While DNA bar codes based on the CO1 gene appear to provide a useful ID tag for birds and potentially many other animal species, it is important to be very clear about the nature of the groups the bar codes identify. Any reproductively isolated line of descent can, and indeed would be expected to, develop a unique CO1 bar code. That does not mean the group is a separate species. For example, the aboriginal peoples of Australia have been reproductively isolated for many centuries, but if they were to have developed a unique CO1 bar code, that would not make them a separate species. It would imply no more and no less than genetic isolation.

This important distinction can be clearly seen in a recent study of Costa Rican butterflies. The skipper butterfly Astraptes fulgerator was first described in 1775 and ranges from Texas to Argentina. Over the course of 25 years of study, University of Pennsylvania ecologist Daniel Janzen has raised some 2,500 caterpillars of the Astraptes skipper that, as you can see in the photographs, come in 10 versions, each of which feeds on a different plant but all of which give rise to adults that look identical to one another and are all considered members of the same species.

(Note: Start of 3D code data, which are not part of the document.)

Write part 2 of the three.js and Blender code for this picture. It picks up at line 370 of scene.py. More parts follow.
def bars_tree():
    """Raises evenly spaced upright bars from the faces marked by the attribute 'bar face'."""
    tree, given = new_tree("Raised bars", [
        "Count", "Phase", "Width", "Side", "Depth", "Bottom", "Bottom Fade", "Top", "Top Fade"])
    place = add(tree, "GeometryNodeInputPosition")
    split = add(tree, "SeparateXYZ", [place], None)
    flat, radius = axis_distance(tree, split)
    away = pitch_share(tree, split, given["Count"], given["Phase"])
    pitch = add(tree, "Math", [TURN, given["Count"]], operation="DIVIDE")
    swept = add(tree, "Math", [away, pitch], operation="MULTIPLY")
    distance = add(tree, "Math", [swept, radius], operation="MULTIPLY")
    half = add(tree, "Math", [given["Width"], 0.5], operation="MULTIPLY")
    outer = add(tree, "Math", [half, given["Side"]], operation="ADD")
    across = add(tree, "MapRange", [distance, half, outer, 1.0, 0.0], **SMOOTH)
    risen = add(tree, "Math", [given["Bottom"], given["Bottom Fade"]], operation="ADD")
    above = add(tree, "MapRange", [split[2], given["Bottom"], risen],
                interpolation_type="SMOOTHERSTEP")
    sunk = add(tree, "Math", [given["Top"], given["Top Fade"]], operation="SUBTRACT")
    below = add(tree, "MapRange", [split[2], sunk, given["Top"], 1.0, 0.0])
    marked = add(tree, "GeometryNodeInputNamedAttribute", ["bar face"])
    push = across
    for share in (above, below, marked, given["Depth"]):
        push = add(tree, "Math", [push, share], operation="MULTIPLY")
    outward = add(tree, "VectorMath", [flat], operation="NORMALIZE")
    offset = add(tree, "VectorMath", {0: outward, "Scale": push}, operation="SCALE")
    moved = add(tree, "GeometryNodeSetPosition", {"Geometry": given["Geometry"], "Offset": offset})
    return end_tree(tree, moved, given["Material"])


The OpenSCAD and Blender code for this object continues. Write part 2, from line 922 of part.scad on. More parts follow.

Hearing of the bar code technology being developed by Hebert, Janzen removed one leg from each of his numerous preserved adult skipper butterflies and sent the samples to Dr. Hebert for analysis. Using the same CO1 bar code analysis that had proven so powerful in identifying bird species, Hebert found that Janzen's skipper collection fell neatly into 10 separate bar code clusters. All members of a cluster had nearly the same bar code, different from the other nine clusters. Importantly, the clusters matched the caterpillar groups! Each type of caterpillar had its own CO1 signature. The researchers concluded that in Costa Rica there is not one but 10 species of skipper, each with a strikingly different caterpillar. Janzen speculates that the groups diverged perhaps 4 million years ago, based on the amount of CO1 difference seen, each group specializing on a different caterpillar food plant. Is this a valid way to identify species? Some taxonomists are excited by the approach, others more cautious.